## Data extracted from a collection
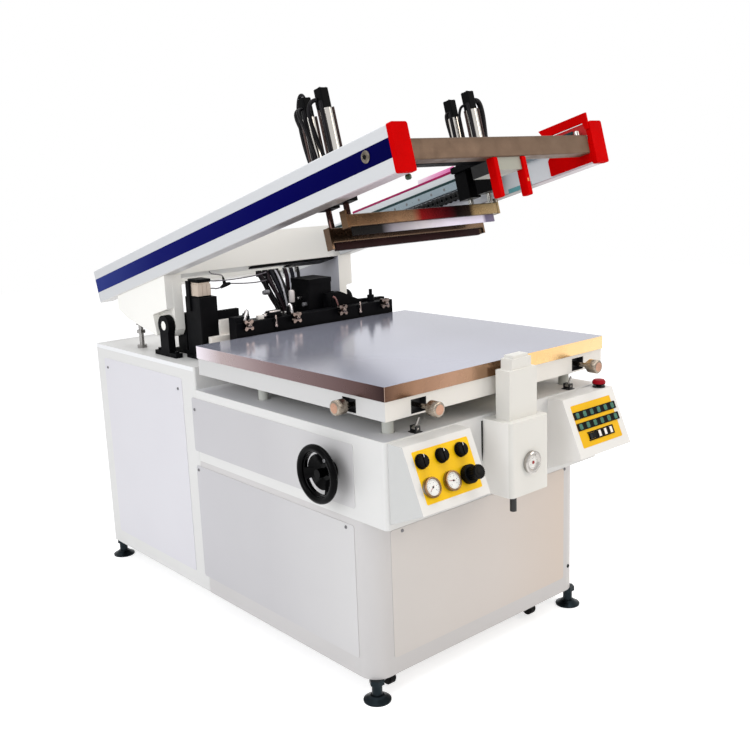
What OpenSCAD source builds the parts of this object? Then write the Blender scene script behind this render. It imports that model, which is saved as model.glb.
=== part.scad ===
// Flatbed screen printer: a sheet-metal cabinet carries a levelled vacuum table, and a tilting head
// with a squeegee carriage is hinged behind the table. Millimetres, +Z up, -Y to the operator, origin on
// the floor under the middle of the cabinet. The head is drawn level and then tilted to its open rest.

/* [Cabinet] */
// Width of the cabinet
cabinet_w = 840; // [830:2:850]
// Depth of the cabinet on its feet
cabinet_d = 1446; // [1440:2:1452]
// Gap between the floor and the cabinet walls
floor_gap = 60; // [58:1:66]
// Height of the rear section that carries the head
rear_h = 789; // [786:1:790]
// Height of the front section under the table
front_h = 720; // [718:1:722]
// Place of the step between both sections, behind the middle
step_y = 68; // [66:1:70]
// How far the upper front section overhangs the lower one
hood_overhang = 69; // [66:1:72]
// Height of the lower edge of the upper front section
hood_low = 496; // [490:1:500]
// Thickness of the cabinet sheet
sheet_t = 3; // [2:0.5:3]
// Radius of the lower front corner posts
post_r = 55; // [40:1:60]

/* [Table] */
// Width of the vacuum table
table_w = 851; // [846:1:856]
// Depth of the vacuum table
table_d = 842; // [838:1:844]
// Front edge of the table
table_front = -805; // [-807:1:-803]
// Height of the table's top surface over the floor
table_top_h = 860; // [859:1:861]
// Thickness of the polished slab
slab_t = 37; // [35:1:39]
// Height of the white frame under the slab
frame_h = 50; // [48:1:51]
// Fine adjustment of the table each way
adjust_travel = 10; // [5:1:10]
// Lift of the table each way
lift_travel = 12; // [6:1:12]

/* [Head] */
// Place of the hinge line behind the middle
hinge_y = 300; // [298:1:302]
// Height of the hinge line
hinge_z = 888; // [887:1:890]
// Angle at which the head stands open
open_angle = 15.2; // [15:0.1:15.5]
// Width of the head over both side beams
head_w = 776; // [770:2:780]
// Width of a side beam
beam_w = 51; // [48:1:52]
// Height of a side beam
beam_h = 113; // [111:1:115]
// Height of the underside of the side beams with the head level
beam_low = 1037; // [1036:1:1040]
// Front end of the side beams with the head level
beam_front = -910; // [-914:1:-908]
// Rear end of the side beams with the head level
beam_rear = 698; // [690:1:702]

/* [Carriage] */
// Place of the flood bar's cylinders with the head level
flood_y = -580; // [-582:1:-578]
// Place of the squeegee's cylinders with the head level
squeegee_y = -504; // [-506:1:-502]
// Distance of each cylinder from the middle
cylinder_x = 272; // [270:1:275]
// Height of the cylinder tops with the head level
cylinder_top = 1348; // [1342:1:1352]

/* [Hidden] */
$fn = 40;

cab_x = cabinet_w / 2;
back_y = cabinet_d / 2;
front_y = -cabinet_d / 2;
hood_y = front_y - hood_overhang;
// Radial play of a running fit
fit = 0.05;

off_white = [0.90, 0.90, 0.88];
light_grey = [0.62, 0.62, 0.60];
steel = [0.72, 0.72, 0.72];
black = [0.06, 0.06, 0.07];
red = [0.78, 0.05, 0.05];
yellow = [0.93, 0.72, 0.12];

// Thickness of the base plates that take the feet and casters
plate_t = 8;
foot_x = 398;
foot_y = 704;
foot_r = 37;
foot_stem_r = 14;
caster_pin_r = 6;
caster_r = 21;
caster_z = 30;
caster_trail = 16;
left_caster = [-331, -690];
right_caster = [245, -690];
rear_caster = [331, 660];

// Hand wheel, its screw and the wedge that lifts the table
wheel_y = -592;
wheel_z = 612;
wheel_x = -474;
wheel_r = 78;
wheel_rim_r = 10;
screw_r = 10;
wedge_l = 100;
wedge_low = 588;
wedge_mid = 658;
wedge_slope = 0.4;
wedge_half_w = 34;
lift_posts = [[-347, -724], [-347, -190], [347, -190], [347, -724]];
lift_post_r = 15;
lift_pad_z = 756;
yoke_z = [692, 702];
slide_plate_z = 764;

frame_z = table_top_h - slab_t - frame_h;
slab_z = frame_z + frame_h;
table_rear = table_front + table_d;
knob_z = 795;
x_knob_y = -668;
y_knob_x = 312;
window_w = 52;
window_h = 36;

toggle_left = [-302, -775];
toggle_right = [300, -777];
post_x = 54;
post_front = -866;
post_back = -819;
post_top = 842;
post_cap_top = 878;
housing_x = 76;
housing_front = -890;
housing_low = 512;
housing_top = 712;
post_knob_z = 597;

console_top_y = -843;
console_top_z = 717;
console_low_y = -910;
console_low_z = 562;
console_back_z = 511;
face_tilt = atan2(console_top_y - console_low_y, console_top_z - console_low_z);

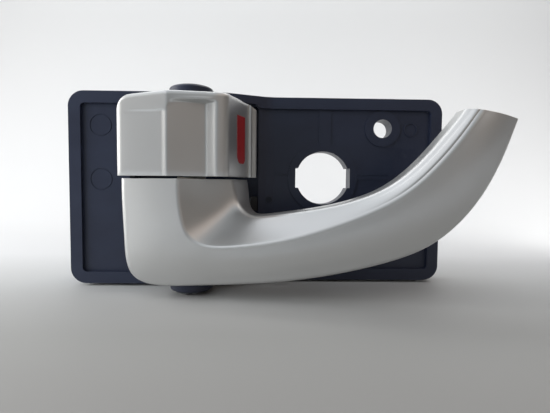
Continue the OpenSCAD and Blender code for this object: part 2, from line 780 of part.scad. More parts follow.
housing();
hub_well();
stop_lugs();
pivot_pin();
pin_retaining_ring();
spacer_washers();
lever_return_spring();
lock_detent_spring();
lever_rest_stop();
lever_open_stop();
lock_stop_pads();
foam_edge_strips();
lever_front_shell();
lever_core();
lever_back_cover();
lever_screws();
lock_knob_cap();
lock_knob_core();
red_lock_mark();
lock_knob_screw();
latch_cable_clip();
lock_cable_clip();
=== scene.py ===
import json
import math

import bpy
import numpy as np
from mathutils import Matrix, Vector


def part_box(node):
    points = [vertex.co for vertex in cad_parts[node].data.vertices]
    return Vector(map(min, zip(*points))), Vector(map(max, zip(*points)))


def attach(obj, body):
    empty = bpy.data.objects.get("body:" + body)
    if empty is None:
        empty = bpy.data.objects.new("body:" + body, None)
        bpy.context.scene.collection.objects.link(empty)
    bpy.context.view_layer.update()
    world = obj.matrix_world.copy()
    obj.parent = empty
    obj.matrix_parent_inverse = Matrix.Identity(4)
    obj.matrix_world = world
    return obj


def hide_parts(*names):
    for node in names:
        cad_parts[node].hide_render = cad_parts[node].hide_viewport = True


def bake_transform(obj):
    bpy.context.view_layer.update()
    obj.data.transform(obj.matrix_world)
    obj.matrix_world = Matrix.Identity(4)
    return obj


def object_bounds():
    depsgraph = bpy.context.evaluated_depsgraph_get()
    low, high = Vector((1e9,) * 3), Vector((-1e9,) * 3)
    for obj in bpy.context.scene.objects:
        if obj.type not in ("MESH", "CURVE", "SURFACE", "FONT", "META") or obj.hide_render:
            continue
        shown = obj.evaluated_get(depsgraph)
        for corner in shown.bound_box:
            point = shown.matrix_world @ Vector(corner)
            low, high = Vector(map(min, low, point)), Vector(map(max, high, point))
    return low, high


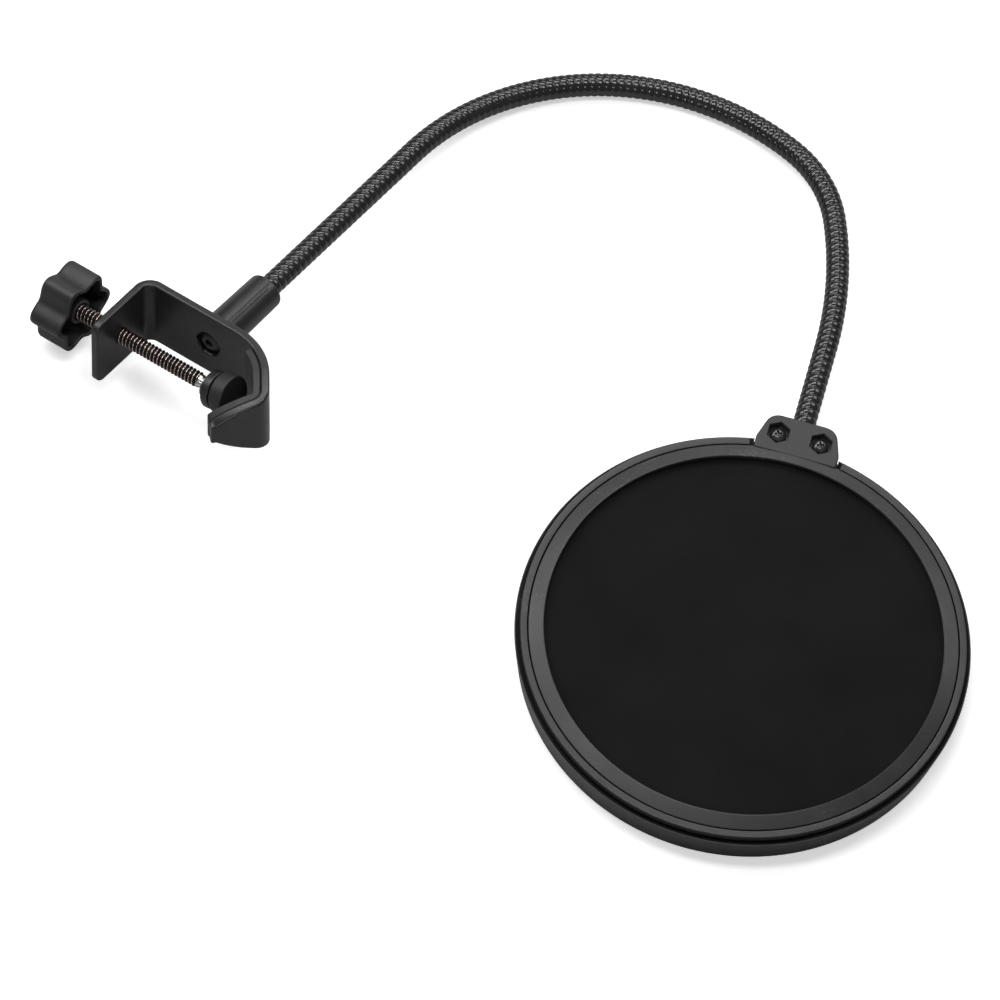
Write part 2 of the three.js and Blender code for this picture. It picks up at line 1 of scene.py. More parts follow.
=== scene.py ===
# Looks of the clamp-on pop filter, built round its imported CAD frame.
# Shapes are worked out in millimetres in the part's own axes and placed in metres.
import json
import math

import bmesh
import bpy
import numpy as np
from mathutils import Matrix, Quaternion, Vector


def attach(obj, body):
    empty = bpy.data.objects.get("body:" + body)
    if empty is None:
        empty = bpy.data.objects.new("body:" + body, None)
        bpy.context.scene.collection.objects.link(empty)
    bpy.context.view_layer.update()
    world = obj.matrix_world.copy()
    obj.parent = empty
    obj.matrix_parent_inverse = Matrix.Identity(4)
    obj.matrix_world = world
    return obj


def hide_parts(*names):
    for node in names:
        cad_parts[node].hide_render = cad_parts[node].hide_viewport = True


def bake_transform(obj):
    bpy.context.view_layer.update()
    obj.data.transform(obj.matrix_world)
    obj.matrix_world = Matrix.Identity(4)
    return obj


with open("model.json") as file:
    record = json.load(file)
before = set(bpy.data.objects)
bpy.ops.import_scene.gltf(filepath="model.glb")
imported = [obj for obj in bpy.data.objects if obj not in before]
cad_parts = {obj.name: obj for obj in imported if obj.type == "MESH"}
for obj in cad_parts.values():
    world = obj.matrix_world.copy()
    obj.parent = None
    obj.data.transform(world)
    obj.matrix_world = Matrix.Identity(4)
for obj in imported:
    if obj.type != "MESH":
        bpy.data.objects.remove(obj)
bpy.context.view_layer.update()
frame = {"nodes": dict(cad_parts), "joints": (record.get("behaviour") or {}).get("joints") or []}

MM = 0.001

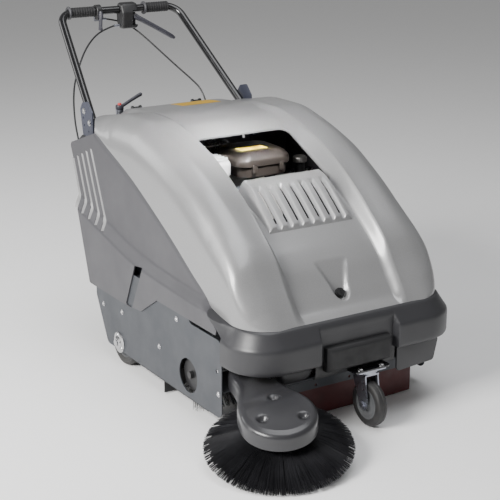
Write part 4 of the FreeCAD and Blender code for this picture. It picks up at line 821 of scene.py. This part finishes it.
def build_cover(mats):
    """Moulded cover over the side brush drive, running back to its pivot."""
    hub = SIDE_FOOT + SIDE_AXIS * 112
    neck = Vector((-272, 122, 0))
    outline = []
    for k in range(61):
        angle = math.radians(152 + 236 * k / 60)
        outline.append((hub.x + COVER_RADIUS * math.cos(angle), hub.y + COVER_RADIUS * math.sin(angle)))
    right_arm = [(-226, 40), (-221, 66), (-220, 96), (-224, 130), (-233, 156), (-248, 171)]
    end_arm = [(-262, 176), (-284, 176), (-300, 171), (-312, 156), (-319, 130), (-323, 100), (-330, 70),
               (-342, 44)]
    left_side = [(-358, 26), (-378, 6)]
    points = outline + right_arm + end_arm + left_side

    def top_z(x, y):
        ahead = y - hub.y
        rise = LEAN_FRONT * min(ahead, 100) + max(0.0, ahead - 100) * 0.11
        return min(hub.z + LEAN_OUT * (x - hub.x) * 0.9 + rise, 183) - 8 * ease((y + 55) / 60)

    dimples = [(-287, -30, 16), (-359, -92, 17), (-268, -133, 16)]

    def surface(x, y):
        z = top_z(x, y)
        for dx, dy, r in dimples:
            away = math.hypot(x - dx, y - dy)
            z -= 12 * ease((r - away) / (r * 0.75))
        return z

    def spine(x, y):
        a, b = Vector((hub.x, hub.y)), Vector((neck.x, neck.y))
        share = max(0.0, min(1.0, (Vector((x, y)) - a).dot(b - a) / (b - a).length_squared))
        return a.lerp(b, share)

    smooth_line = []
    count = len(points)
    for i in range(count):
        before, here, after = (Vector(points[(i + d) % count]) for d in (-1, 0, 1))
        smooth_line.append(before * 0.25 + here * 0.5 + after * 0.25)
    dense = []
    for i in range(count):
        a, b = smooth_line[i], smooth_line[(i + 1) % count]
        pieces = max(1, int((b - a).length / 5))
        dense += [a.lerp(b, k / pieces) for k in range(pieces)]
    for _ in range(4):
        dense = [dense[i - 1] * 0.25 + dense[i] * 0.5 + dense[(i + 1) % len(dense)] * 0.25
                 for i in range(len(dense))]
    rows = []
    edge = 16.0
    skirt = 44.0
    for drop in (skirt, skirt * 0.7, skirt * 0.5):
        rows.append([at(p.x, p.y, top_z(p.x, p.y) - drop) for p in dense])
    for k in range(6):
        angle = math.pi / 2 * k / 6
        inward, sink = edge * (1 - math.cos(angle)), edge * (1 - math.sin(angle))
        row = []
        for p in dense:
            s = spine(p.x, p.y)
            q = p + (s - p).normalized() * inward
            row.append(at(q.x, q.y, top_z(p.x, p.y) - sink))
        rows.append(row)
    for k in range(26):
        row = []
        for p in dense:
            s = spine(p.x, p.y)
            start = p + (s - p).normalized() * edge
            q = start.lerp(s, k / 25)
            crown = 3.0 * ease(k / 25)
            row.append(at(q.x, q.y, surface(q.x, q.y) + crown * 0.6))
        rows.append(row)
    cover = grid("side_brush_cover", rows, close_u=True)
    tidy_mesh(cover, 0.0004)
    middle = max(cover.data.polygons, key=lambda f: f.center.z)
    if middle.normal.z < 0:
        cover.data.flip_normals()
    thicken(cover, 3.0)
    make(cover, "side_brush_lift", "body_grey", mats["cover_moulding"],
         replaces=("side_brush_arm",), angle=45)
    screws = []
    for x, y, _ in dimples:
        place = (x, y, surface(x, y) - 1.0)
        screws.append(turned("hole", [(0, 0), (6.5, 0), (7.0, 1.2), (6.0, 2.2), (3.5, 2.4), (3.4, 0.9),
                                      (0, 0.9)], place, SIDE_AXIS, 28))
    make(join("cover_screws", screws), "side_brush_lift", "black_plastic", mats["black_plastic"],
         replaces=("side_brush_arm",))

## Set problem
Set down, exactly and alone, the run of lines from the line that has "lever_screws();" to the line that has "for corner in".

## Result
lever_screws();
lock_knob_cap();
lock_knob_core();
red_lock_mark();
lock_knob_screw();
latch_cable_clip();
lock_cable_clip();
=== scene.py ===
import json
import math

import bpy
import numpy as np
from mathutils import Matrix, Vector


def part_box(node):
    points = [vertex.co for vertex in cad_parts[node].data.vertices]
    return Vector(map(min, zip(*points))), Vector(map(max, zip(*points)))


def attach(obj, body):
    empty = bpy.data.objects.get("body:" + body)
    if empty is None:
        empty = bpy.data.objects.new("body:" + body, None)
        bpy.context.scene.collection.objects.link(empty)
    bpy.context.view_layer.update()
    world = obj.matrix_world.copy()
    obj.parent = empty
    obj.matrix_parent_inverse = Matrix.Identity(4)
    obj.matrix_world = world
    return obj


def hide_parts(*names):
    for node in names:
        cad_parts[node].hide_render = cad_parts[node].hide_viewport = True


def bake_transform(obj):
    bpy.context.view_layer.update()
    obj.data.transform(obj.matrix_world)
    obj.matrix_world = Matrix.Identity(4)
    return obj


def object_bounds():
    depsgraph = bpy.context.evaluated_depsgraph_get()
    low, high = Vector((1e9,) * 3), Vector((-1e9,) * 3)
    for obj in bpy.context.scene.objects:
        if obj.type not in ("MESH", "CURVE", "SURFACE", "FONT", "META") or obj.hide_render:
            continue
        shown = obj.evaluated_get(depsgraph)
        for corner in shown.bound_box:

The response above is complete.